特別配当ブーム。配当実施企業は例年の3倍に

 このため多くの企業は、税率が上がるかもしれない来年まで待たず、今のうちに特別配当を出しておこうと考え、相次いで特別配当を発表しています。11月に特別配当を発表した企業は175社にのぼり、これは通常の3倍のペースです。

 具体的にはコストコ(ティッカー:COST)ラスベガス・サンズ(LVS)などがその例です。またウォルマート(WMT)ウォルト・ディズニー(DIS)は配当の支払いを前倒しにしました。

 また、米国企業の多くは海外の子会社に利益が蓄積されています。その利益をアメリカに送金すると課税される場合があります。そこで海外子会社の利益は動かさず、米国内で社債を発行するなどして配当原資を確保する企業もあります。このため米国では年末を前にして時ならぬ資金調達ブームが起きています。

 さらに、オバマの提案では、米国株の個別銘柄を保有する株主に対しても影響が出てくる項目が含まれています。
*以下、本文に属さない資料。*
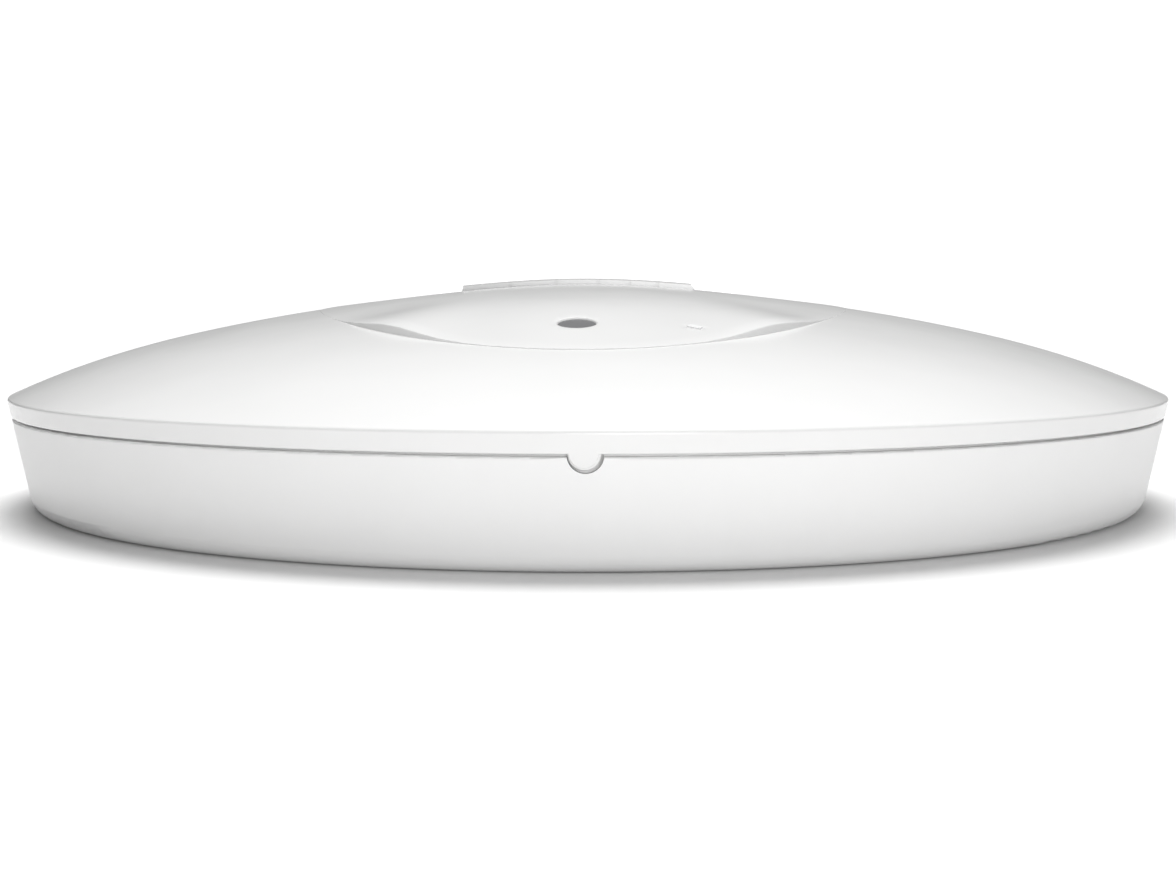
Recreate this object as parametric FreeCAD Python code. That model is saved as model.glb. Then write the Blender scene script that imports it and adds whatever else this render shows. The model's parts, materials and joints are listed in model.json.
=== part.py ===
import FreeCAD, Part
import math
import os

# Ceiling access point, lying on the side that faces the ceiling, dome up.
# Millimetres.  The origin is the centre of the plane it stands on, +Z points out
# of the dome, and -Y is the side with the pry tab.

V = FreeCAD.Vector
UP = V(0, 0, 1)
CENTRE = V(0, 0, 0)

# ---- driving dimensions: outer shape ----
RIM_RADIUS = 110.0
RIM_Z = 20.44              # sharp edge between the rim band and the dome
RIM_ROUND = 0.6
LEAN = 0.2                 # radius gained per millimetre of height, rim band and base
SEAM_Z = 17.1
SEAM_GAP = 0.4
WALL = 2.2
DOME_ARCS = ((349.0, 78.0), (180.0, 92.0), (150.0, RIM_RADIUS))  # arc radius, radius it ends at
FOOT_ROUND = 3.15
TAB_X = -0.6
TAB_RADIUS = 2.04
TAB_FLANGE_X = -0.5
TAB_FLANGE_RADIUS = 2.36
TAB_FLANGE_THICK = 1.8
NOTCH_X = -0.35
NOTCH_RADIUS = 2.6

# raised medallion on the dome: an ellipse, crowned in front and behind, with a step
# round it that swells on its four shoulders
MEDALLION_X = 50.8
MEDALLION_Y = 80.4
MEDALLION_SHIFT = -0.9     # its middle, along X
STEP_LEAST = 0.06
STEP_TIP = 0.14
STEP_TIP_SPREAD = 30.0     # degrees round the outline
STEP_SHOULDER = 1.2
STEP_SHOULDER_AT = 38.6
STEP_SHOULDER_SPREAD = 10.5
CROWN = 0.98               # height of the medallion's middle above the dome
CROWN_SWELL = 0.5          # what it gains towards the front and rear
SWELL_FULL = 0.6           # shares of the way from the axis to the outline
CROWN_END = 0.58
SIDE_END = 0.9

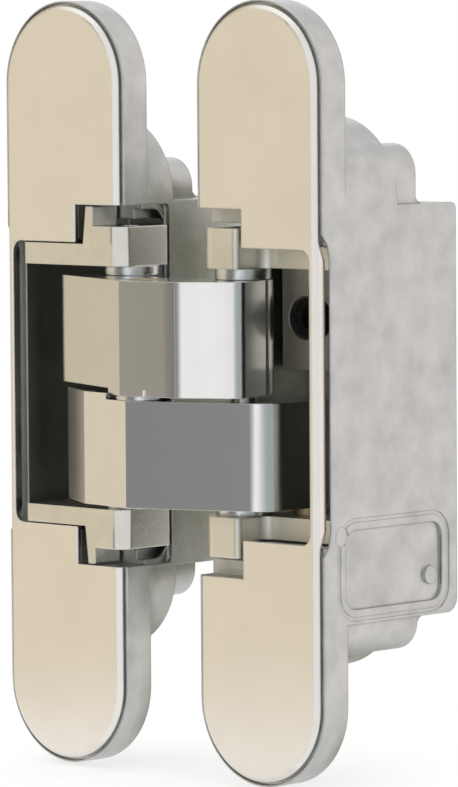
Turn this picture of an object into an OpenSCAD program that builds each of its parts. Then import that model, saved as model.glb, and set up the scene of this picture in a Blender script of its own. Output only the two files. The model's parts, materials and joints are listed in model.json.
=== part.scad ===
// Concealed door hinge, shown fully open: a fixed leaf on the left, a door leaf on the
// right, and two arms that cross like scissors between them.
// X runs across the leaves, Y goes into the door frame, Z is up along the hinge axis.
// The origin is the middle of the fixed leaf, on the seat behind its flange.

/* [Leaves] */
// Length of a leaf, end to end
leaf_l = 130; // [126:1:140]
// Width of a leaf
leaf_w = 28; // [28:0.5:32]
// Gap between the two leaves when the hinge is fully open
leaf_gap = 17; // [16.6:0.1:17.4]
// Depth from the front of the cover to the seat behind the flange
seat_y = 6.7; // [6:0.1:8]
// Depth from the front of the cover to the back of the box
box_d = 34.2; // [33.6:0.1:37]
// Half height of the box of the fixed leaf
frame_box_z = 31.1; // [31:0.1:33]
// How far the box of the door leaf reaches down
door_box_low = 37.6; // [33:0.1:38]

/* [Covers] */
// Thickness of a cover plate
cover_t = 1; // [0.8:0.1:1.4]
// Bevel round the front edge of a cover plate
cover_bevel = 0.7; // [0.3:0.1:0.7]
// How far a cover plate stands inside the outline of its flange
cover_inset = 0.8; // [0.6:0.05:0.9]
// How far back the lip on the outer side of a cover plate reaches
cover_lip = 2.4; // [1.8:0.1:2.6]
// Half height of the shallow step of the notch
step_z = 30.6; // [30.5:0.1:30.8]
// Half height of the deep step of the notch
notch_z = 24.2; // [24.1:0.1:24.4]

/* [Linkage] */
// Distance from a leaf's pivot to the middle plane of the open linkage
pivot_x = 12.9; // [12.8:0.05:13]
// Depth of a leaf's pivot behind the cover front
pivot_y = 6.5; // [6.4:0.05:6.6]
// How far the centre pin stands in front of the cover front
centre_out = 4; // [3.9:0.05:4.1]
// Angle of the long outer face of an arm
face_a = 21.37; // [21:0.05:21.7]
// Length of the long outer face of an arm
face_l = 22.2; // [22:0.05:22.3]
// Radius of the rounded end of the long face
end_r = 5.5; // [5.3:0.05:5.6]

/* [Pins] */
// Radius of the pivot pins and of the centre pin
pin_r = 2.25; // [2:0.05:2.3]
// Radius of the slide pins
slide_pin_r = 1.6; // [1.5:0.05:1.7]
// Radius of the bushes on the slide pins
slide_bush_r = 2.6; // [2.5:0.05:2.6]
// Running clearance of a pin in its bush
run_gap = 0.05; // [0.03:0.01:0.08]

/* [Hidden] */
$fn = 64;

far = 60;                      // longer than any cut needs
near_x = leaf_gap / 2;         // inner edge of a leaf
outer_x = near_x + leaf_w;     // outer edge of a leaf
mid_x = near_x + leaf_w / 2;   // middle line of a leaf
leaf_r = leaf_w / 2;
end_z = leaf_l / 2 - leaf_r;   // centre of the round ends
room_x = near_x + 1.7;         // inner face of the gap side wall

// The notch of a cover, as distances from the middle of the gap
step_x = 19.3;
notch_x = outer_x - 2.2;
notch_r = 2;
lip_t = 0.8;
lip_low_z = 22.1;              // the lip is full up to here
lip_high_z = 25;               // and ends here
lip_up = 0.3;                  // its middle is a little above that of the leaf
seat_low_z = 22.4;             // the same heights of its seat in the housing
seat_high_z = 26.4;
seat_corner = [2.3, 24.7];
seat_gap = 0.4;
seat_skin = 0.3;               // inside this skin the seat is deeper by seat_deeper
seat_deeper = 1.4;

// Walls of a housing
side_wall = 1.3;
flange_chamfer = 0.15;
seam_inset = [0.3, 1.1];       // groove round the edge of the cover
seam_y = 1.9;
box_top_r = 1.1;
box_low_r = 2.5;
bar_room_z = 24.8;             // half height of the room for the end bars
block_room_z = 28.1;           // half height of the room for the pivot blocks
block_room_y = 13.5;
room_y = 30.3;                 // floor that the carriage is clamped to
mouth_y = 12;                  // depth of the opening in the gap side wall
mouth_r = 0.5;
door_pocket_y = 4.3;           // depth of the shallow pocket behind the step of the notch
frame_pocket_y = 6.5;

// The fixed leaf's opening is longer, wider at the front, and has a deep slot behind it
frame_mouth_z = 29.8;
frame_mouth_r = 3;
frame_front_x = 9.6;
frame_front_y = 12.2;
frame_front_r = 1;
frame_slot_x = 11.5;
frame_slot_y = 28;

// Screw posts of a housing: a wide step and a round boss
top_post_z = 31.7;
low_post_z = 32.2;
frame_post_y = 13;
door_post_y = 19.5;
boss_y = 24.6;
boss_r = 5;
boss_fillet = 2;
fillet_half = 4.8;
frame_boss = [20, 33];
door_boss_top = [31, 36.1];
door_boss_low = [31, 38.4];
boss_hole_r = 1.9;
screw_z = 52;                  // outer wood screws, on the middle line
screw_r = 2.4;
screw_head_r = 4.6;
peg_z = 43;
peg_r = 1.5;
peg_y = 4.5;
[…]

 さらにオバマ・プランでは、「長期キャピタルゲイン税率」も現行の15%から23.8%(高所得世帯の場合)へと引き上げることが提案されています。これは近年特にパフォーマンスがよく、含み益が乗っている銘柄を保有している投資家にとって、年末の前に利食いするインセンティブを与えます。アップル(AAPL)株が調整した一因はここにあると指摘する向きもあります。

不透明感の持ち越しはマーケットにとってよくない

 以上に論じたシナリオは、あくまでも現行のオバマ・プラン下でのシナリオであり、今後の「財政の崖」の交渉の過程で、さまざまな譲歩があるものと思われます。

 「財政の崖」の回避については「とりあえず支出の一斉削減だけは臨時の合意で回避し、税制改革に関してはもっと議論を詰める必要があるから、来年やろう」という話になるケースもあるでしょう。

 その場合問題なのは、投資家の多くが(「財政の崖」問題は、いずれにせよ今年の年末で結論が出る…、それから後は、フレッシュな気持ちで仕切り直し出来る)と考えている点とのギャップです。

 いざ、フタを開けてみると、増税論議が来年もダラダラと続く…、そういうリスクも実は大きいのです。

財政の崖をめぐる対立は、クリスマス直前まで続く

 ここで大事なのは、共和党も民主党も自分たちの支持者に対して「オレは頑張った」という実績作り、言い換えればパフォーマンスを演じる必要がある点です。

 共和党としては「オレは最後まで増税反対の立場を貫いた」という実績を作る必要がありますし、逆に民主党としては「社会福祉支出を護り、裕福層からより多くの税金をむしり取った」と有権者にアピールしたいわけです。

 これらは真っ向から対立する価値観であり、その双方が五分五分で拮抗しているので、話し合いが前に進まないわけです。

 双方が「土壇場まで粘った」という点を誇示したい以上、この問題はクリスマス直前まで揉めると思います。株式市場的には、今後も二転三転してもおかしくないわけです。